April 7th, 2012 - 3:31 pm

The man who shot Jimmy Hoffa, or so he himself says, was Frank “The Irishman” Sheeran, who told author Charles Brandt where, how, and when he put Hoffa down in a book based on his deathbed confessions. He told Brandt that his chief qualification for killing Hoffa was that Hoffa trusted him. Which kind of tells you what kind of guy he was. But the most intriguing part of the story is how, after he had committed more than a score of murders for the mob, Sheeran figured he could still square things with God. Brandt writes:

During his final illness … he told me he had made his confession and received communion from a visiting priest … the following day, a week or so before he lost strength and stamina, Frank Sheeran asked me to pray with him, to say the Lord’s Prayer and and Hail Mary with him, which we did together.

Some of the reviewers at Amazon were struck at how Sheeran would try to con God and get a “shot” at heaven. Now, before anyone on the Left starts to laugh at religious manias, let’s hear it from Hugo Chavez, that paragon of Marxism. The Wall Street Journal reports:

Concern about Venezuela President Hugo Chávez’s health grew Friday amid reports the cancer-stricken leader will seek emergency medical care in Brazil, a day after the president broke down during a religious service and begged Jesus Christ to grant him life.
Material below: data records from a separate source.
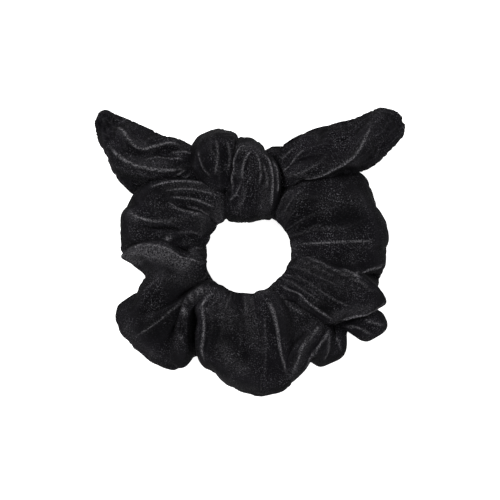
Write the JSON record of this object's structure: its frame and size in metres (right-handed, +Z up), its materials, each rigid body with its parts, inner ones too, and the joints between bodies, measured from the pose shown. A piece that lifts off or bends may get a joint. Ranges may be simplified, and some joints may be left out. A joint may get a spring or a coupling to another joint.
{
  "type": "scrunchie",
  "caption": "Gathered velvet hair tie with a knotted bow: a ruffled fabric tube over an elastic ring, and two soft pointed ears that lift.",
  "frame": {"origin": "middle of the hair opening, halfway up its wall", "axes": "+Z up out of the opening when the scrunchie lies flat, +Y from the opening to the bow's knot, +X to the right"},
  "size_m": [0.124, 0.1134, 0.025],
  "materials": {
    "velvet": "velvet pile, matt with a soft sheen on the folds",
    "elastic": "matt braided elastic",
    "thread": "spun polyester thread"
  },
  "bodies": {
    "root": {"cover_upper": "velvet", "elastic_upper": "elastic", "long_seam_upper": "thread", "bow_knot": "velvet"},
    "ring_lower": {"cover_lower": "velvet", "elastic_lower": "elastic", "elastic_stitches": "thread", "long_seam_lower": "thread", "closing_seam": "thread"},
    "left_ear": {"bow_left_ear": "velvet", "left_ear_seam": "thread"},
    "right_ear": {"bow_right_ear": "velvet", "right_ear_seam": "thread"}
  },
  "joints": [
    {"name": "ring_stretch", "type": "slide", "parent": "root", "child": "ring_lower", "axis": [0, -1, 0], "range_m": [0, 0.05], "stiffness_N_per_m": 80},
    {"name": "left_ear_lift", "type": "hinge", "parent": "root", "child": "left_ear", "pos_m": [-0.0268, 0.038, 0.002], "axis": [0.0873, 0.9962, 0], "range_deg": [0, 90]},
    {"name": "right_ear_lift", "type": "hinge", "parent": "root", "child": "right_ear", "pos_m": [0.01703, 0.038, 0.002], "axis": [0.2125, -0.9772, 0], "range_deg": [0, 90]}
  ]
}
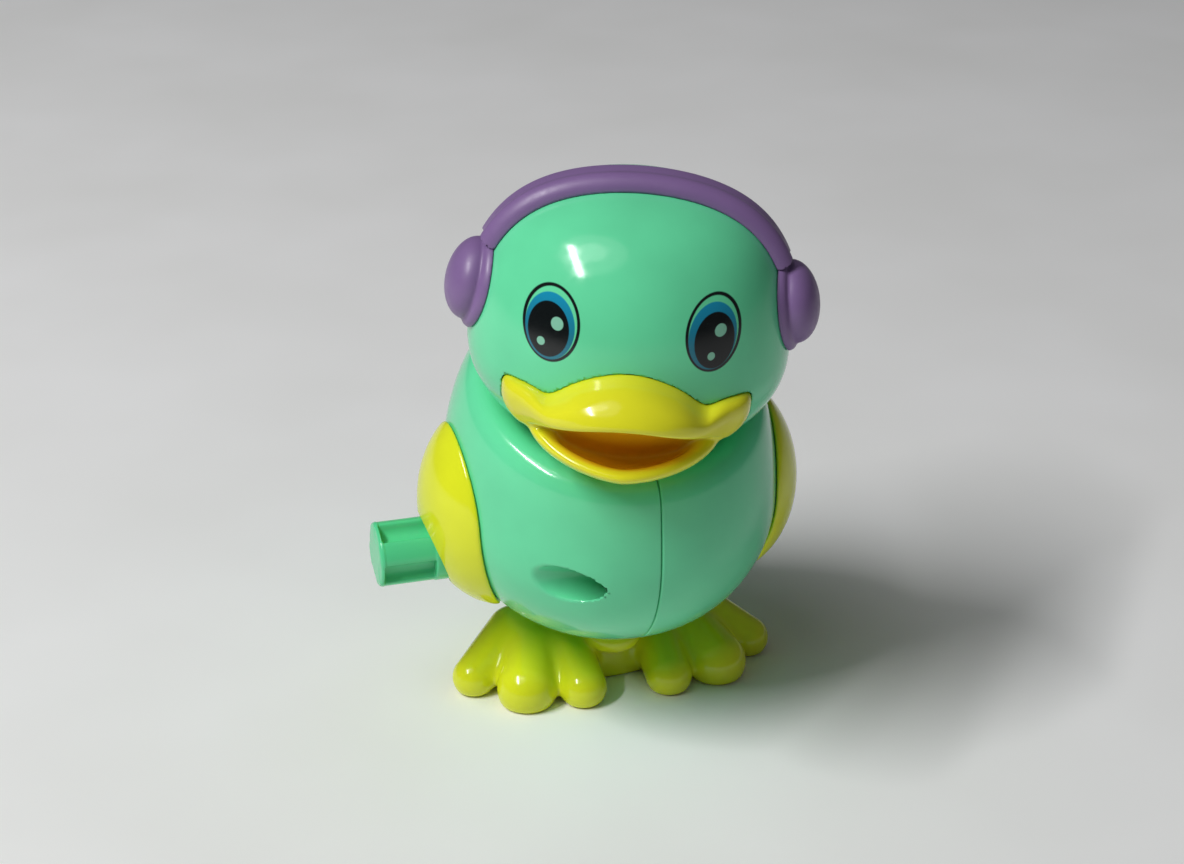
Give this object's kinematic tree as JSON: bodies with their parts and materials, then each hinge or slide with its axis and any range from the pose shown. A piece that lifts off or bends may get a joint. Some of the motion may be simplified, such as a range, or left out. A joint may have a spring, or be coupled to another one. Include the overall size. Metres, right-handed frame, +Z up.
{
  "type": "wind-up toy duck",
  "caption": "Hopping clockwork duck with a turning head, headphones, a winding knob and sprung feet.",
  "frame": {"origin": "on the flat sole of the feet, straight under the body's vertical axis less 2 mm to the front", "axes": "+Z up, the duck faces -Y, +X is its left side; the winding knob is on -X"},
  "size_m": [0.0745, 0.0816, 0.0997],
  "materials": {
    "green_shell": "glossy moulded plastic",
    "green_knob": "glossy moulded plastic",
    "yellow_plastic": "glossy moulded plastic",
    "yellow_beak": "glossy moulded plastic, satin inside the mouth",
    "purple_plastic": "satin moulded plastic",
    "white_plastic": "plain moulded plastic",
    "gear_plastic": "natural acetal",
    "plate_steel": "stamped zinc-plated sheet",
    "bright_steel": "turned bright steel",
    "spring_steel": "blued spring strip",
    "screw_steel": "zinc-plated screws"
  },
  "bodies": {
    "body": {"body_shell_right": "green_shell", "body_shell_left": "green_shell", "wing_right": "yellow_plastic", "wing_left": "yellow_plastic", "body_screws": "screw_steel", "neck_post": "white_plastic", "neck_retainer": "white_plastic", "neck_screw": "screw_steel", "motor_plate_right": "plate_steel", "motor_plate_left": "plate_steel", "motor_pillars": "bright_steel", "motor_screws": "screw_steel", "mainspring": "spring_steel", "foot_hinge_pin": "bright_steel", "foot_return_spring": "spring_steel"},
    "head": {"head_shell_front": "green_shell", "head_shell_back": "green_shell", "head_screws": "screw_steel", "beak": "yellow_beak", "headband": "purple_plastic", "ear_cup_right": "purple_plastic", "ear_cup_left": "purple_plastic"},
    "winder": {"winding_knob": "green_knob", "winding_arbor": "bright_steel", "great_wheel": "gear_plastic"},
    "second_axle": {"second_gear": "gear_plastic"},
    "third_axle": {"third_gear": "gear_plastic"},
    "kicker": {"kicker_shaft": "gear_plastic", "kicker_cam": "gear_plastic"},
    "feet": {"feet_base": "yellow_plastic"}
  },
  "joints": [
    {"name": "knob_spin", "type": "hinge", "parent": "body", "child": "winder", "pos_m": [0, 0.002, 0.0295], "axis": [1, 0, 0], "continuous": true},
    {"name": "second_spin", "type": "hinge", "parent": "body", "child": "second_axle", "pos_m": [0, 0.01049, 0.03799], "axis": [1, 0, 0], "continuous": true},
    {"name": "third_spin", "type": "hinge", "parent": "body", "child": "third_axle", "pos_m": [0, 0.01492, 0.02847], "axis": [1, 0, 0], "continuous": true},
    {"name": "kicker_spin", "type": "hinge", "parent": "body", "child": "kicker", "pos_m": [0, 0.01112, 0.02031], "axis": [1, 0, 0], "continuous": true},
    {"name": "head_turn", "type": "hinge", "parent": "body", "child": "head", "pos_m": [0, -0.0093, 0.0696], "axis": [0, -0.2385, 0.9711], "range_deg": [-22.5, 57.5]},
    {"name": "foot_hop", "type": "hinge", "parent": "body", "child": "feet", "pos_m": [0, 0.02, 0.009], "axis": [1, 0, 0], "range_deg": [0, 8], "stiffness_Nm_per_rad": 0.02, "springref_deg": -8.59}
  ],
  "couplings": [
    {"joint": "second_spin", "follows": "knob_spin", "ratio": -3},
    {"joint": "third_spin", "follows": "knob_spin", "ratio": 7.5},
    {"joint": "kicker_spin", "follows": "knob_spin", "ratio": -15}
  ]
}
Mr. Chávez, who faces a potentially close presidential contest in October, made his plea during a televised Catholic Mass in his home state of Barinas Thursday. “Give me life, even if a life in flames, or in pain, it doesn’t matter,” Mr. Chávez said as grim-faced family members looked on and clapped.

Or as it goes in Spanish, “Dame vida, aunque sea vida llameante, aunque sea vida dolorosa, no me importa.” Chavez was almost echoing Fyodor Dostoevsky, whose character Raskolnikov in Crime and Punishment said almost exactly the same thing: “let me live; any which way, but let me live.”

“Where is it?” thought Raskolnikov. “Where is it I’ve read that someone condemned to death says or thinks, an hour before his death, that if he had to live on some high rock, on such a narrow ledge that he’d only room to stand, and the ocean, everlasting darkness, everlasting solitude, everlasting tempest around him, if he had to remain standing on a square yard of space all his life, a thousand years, eternity, it were better to live so than to die at once! Only to live, to live and live! Life, whatever it may be!…How true it is! Good God, how true! Man is a vile creature!…And vile is he who calls him vile for that,” he added a moment later.

The problem with forgiveness is that it runs counter to human notions of revenge and justice. A search through the Internet will bring up such such nettlesome conundrums as Can God forgive the Nazis? Inevitably someone online argues that the problem of forgiving the Jew-killers is analogous to the false problem of forgiving the Christ-killers.